Just Squirreling around


----------



## rwm (Jun 8, 2017)

My Schnauzer, Callie just subscribed to this thread....
I get it though; that little lathe is just too small to turn a ground hog.
Robert


----------



## mikey (Jun 9, 2017)

Let's see - squirrel stiff enough to fit between centers, vinyl tube near the hindquarters - you have given this squirrel a Viagra enema! You must be checking for the speed of mucosal absorption of ED drugs and this is an animal study, right?


----------



## Tozguy (Jun 9, 2017)

Close the door to your shop, don't let squirrels hide acorns in your TS socket.


----------



## Tozguy (Jun 9, 2017)

It can't be turning or the nose would rub.
How come we can't see how tail is held?


----------



## higgite (Jun 9, 2017)

Trick photography?

Tom


----------



## scwhite (Jun 9, 2017)

Tozguy said:


> It can't be turning or the nose would rub.
> How come we can't see how tail is held?


The tail is not held . He said in his post head in the 
Tailstock - and tail is AT the headstock .
     Not in the headstock


----------



## Tozguy (Jun 9, 2017)

There is something sticking in its ar$e.


----------



## Bill Gruby (Jun 9, 2017)

How to implement Chapter 4 of the universal Taxidermy Encyclopedia.

 "Billy G"


----------



## brino (Jun 9, 2017)

...would this be the cutting oil or the lubricant for the dead center?
http://godesana.com/squirrel.asp?sponsorsite=


----------



## gjmontll (Jun 9, 2017)

Okay guys, the polls are closed.
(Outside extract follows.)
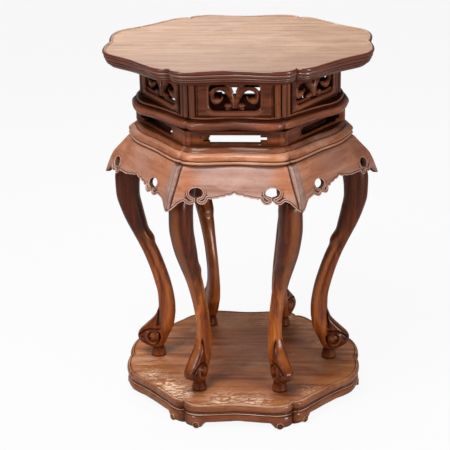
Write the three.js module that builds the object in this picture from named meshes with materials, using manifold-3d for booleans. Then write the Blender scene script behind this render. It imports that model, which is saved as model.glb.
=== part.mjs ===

Thanks for your guesses,  both funny and serious!
_Extropic _and _Silverbullet_, you are correct, I was repairing it with glue. The plastic creature was almost broken in half, across its back just below the forelegs.


----------



## higgite (Jun 9, 2017)

A Pinocchio nose stuck in the tailstock quill to hold the body for painting? Cut it off later and finish the nose?

Tom

Edit: Oops. A minute late and a dollar short.


----------



## woodchucker (Jun 9, 2017)

gjmontll said:


> Okay guys, the polls are closed. Thanks for your guesses,  both funny and serious!
> _Extropic _and _Silverbullet_, you are correct, I was repairing it with glue. The plastic creature was almost broken in half, across its back just below the forelegs.



I like the other reasons better. Damn, you had to ruin  a good run of wise cracks..


----------